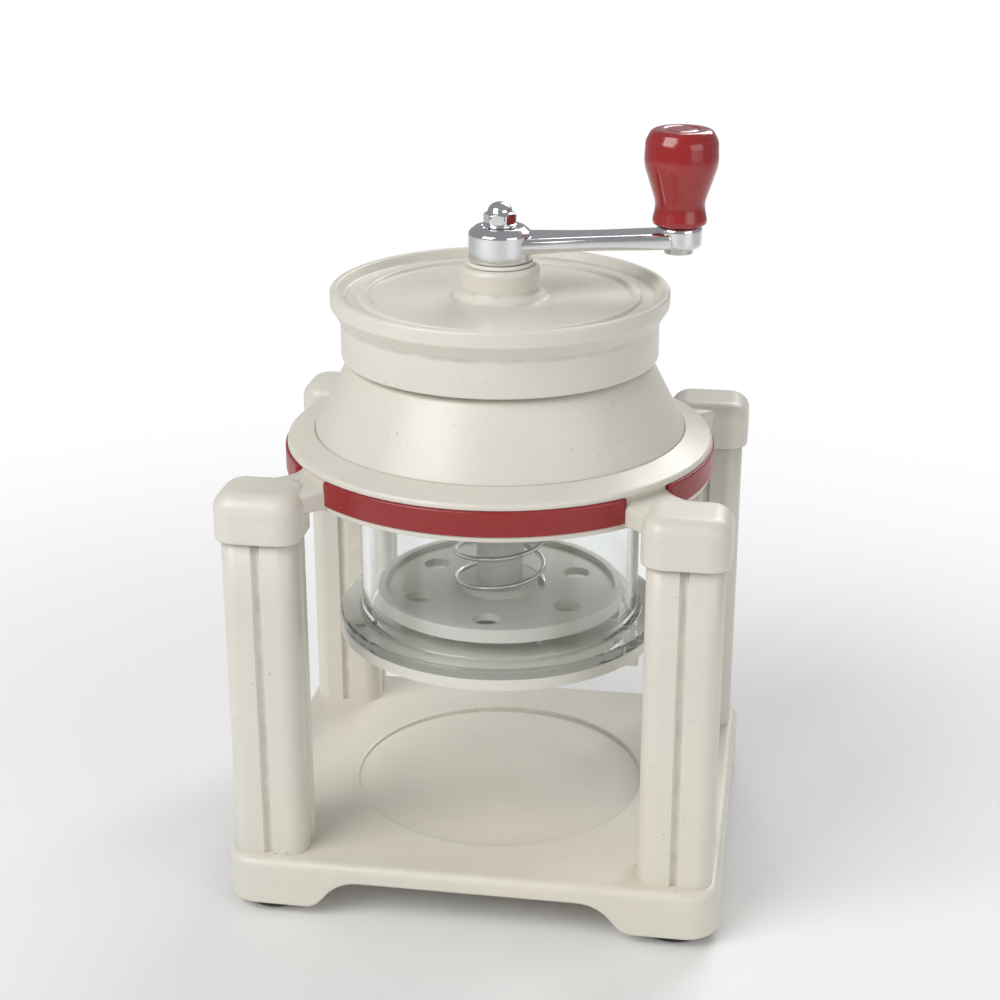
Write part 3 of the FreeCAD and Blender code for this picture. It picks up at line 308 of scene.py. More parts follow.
def lathe(name, corners, closed=True, centre=(0.0, 0.0), steps=None):
    """Surface of revolution: x = r cos u, y = r sin u, z = z, for a rounded profile (r, z).

    An open profile runs from the axis to the axis and its ends become poles.
    """
    profile, worn = rounded_path(corners, closed)
    steps = steps or details().turn_steps
    angles = np.linspace(0.0, 2 * np.pi, steps, endpoint=False)
    if not closed:
        poles = profile[[0, -1]]
        profile = profile[1:-1]
        worn = worn[1:-1]
    radius = profile[None, :, 0]
    grid = np.stack([centre[0] + radius * np.cos(angles)[:, None],
                     centre[1] + radius * np.sin(angles)[:, None],
                     np.broadcast_to(profile[None, :, 1], (steps, len(profile)))], axis=2)
    wear = np.broadcast_to(worn, (steps, len(worn)))
    if closed:
        return sheet_mesh(name, grid, True, True, wear=wear)
    piece = sheet_mesh(name, grid, True, False, caps=True, wear=wear)
    ends = piece.data.vertices
    ends[len(ends) - 2].co.z = poles[0, 1] * MM
    ends[len(ends) - 1].co.z = poles[1, 1] * MM
    return piece


def swept(name, frames, section, sizes, wear=None):
    """Closed section carried along a path and capped at both ends.

    Point = origin + size_a * a * side + size_b * b * up, for section points (a, b).
    """
    origins, sides, ups = frames
    a = section[:, 0][:, None] * sizes[0][None, :]
    b = section[:, 1][:, None] * sizes[1][None, :]
    grid = origins[None] + a[..., None] * sides[None] + b[..., None] * ups[None]
    return sheet_mesh(name, grid, True, False, caps=True, wear=wear)


def helix(radius, start_angle, turn, foot, rise, steps):
    """Path (radius cos t, radius sin t, foot + rise * share) with its outward direction."""
    share = np.linspace(0.0, 1.0, steps)
    angle = start_angle + turn * share
    outward = np.stack([np.cos(angle), np.sin(angle), np.zeros(steps)], axis=1)
    origins = outward * radius
    origins[:, 2] = foot + rise * share
    upward = np.tile([0.0, 0.0, 1.0], (steps, 1))
    return origins, outward, upward


def dress(piece, body, material, nodes=()):
    """Give a new piece its finish, the body it rides on and the nodes it stands for."""
    piece.data.materials.clear()
    piece.data.materials.append(material)
    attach(piece, body)
    if nodes:
        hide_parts(*nodes)
    return piece


def refinish(node, material):
    """Put a finish in the slots of a carried-over node, whose mesh stays as it is."""
    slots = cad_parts[node].material_slots
    if not slots:
        raise RuntimeError(node + " has no material slot")
    for item in slots:
        item.material = material


# Finishes ---------------------------------------------------------------------------

FINISH_MARK = "_finish"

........

Write out, exactly as they stand, the lines from the one containing "attach(piece, body)" through the one containing "a finish in", both ends included.

    attach(piece, body)
    if nodes:
        hide_parts(*nodes)
    return piece


def refinish(node, material):
    """Put a finish in the slots of a carried-over node, whose mesh stays as it is."""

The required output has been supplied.